My point: it depends. The only way to know is to try it. Any speculation
before trying it is just that.

------
cullenking
I was surprised to receive $5k in donations this year, while working towards
our premium featureset. It has created high hopes for some real recurring
revenue in the next 1-2 months when those premium features are released. But
yes, the donate button along with a simple paypal payment setup was very easy
and the amount of donors continues to surprise me.

Then again, if you count up the hours spent with no revenue, the $$$ per hour
is very small.

We were recently surprised to be approached randomly by a second company
(first company approached out of the blue as well) asking if we would license
our stuff. I guess this is a decent example of an unexpected revenue stream,
requiring a slight pivot in revenue model.

------
kadavy
Making revenue projections is useful when you have something concrete to work
with, but otherwise it gets in the way of actually making money.

The most important part is collecting your first few bucks. Something clicks
the first time you get someone to take out their wallet. Like Jason Fried has
been known to say "learning to make money is like learning to play the piano:
the more you practice, the better you get at it."

Your product needs to be less perfect than you think.

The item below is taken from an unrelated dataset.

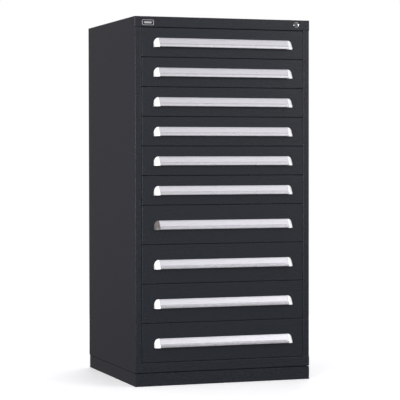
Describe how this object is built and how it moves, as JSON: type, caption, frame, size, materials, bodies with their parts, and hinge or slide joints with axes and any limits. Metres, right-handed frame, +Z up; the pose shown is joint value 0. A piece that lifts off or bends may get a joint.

The hard part is getting
your product under the noses of the right customers - and enough of them to
actually make your first sale. After that, you can learn through trial and
error - and start making reliable projections.

------
jon_dahl
If you've sold at full price to 5 customers at arms-length (people who aren't
positively predisposed to you already), then sure, I wouldn't be surprised if
you land 200 customers at $30/month. Dial up the marketing and repeat the
process as prospects come in.

But until then, you have no idea what is going to happen.

(Plagiarized from Steve Blank...)

------
visava
One of my friend created a Desktop software for small business.He was giving
free trial license and download for 30 days. Adwords gave him 50 daily
propsects.It took him 6 months to get his first customer and 2 years to reach
200 total sales. But in the process he learnt a lot about that specific
industry ,added lot of features to his product and also added an online
offering. Now he is selling 60 a month.

------
edw519
I continue to be amazed by 2 things:

1\. How difficult it is to get a raw prospect to understand how my offering
will benefit him.

2\. How easy it is to get his money once he does.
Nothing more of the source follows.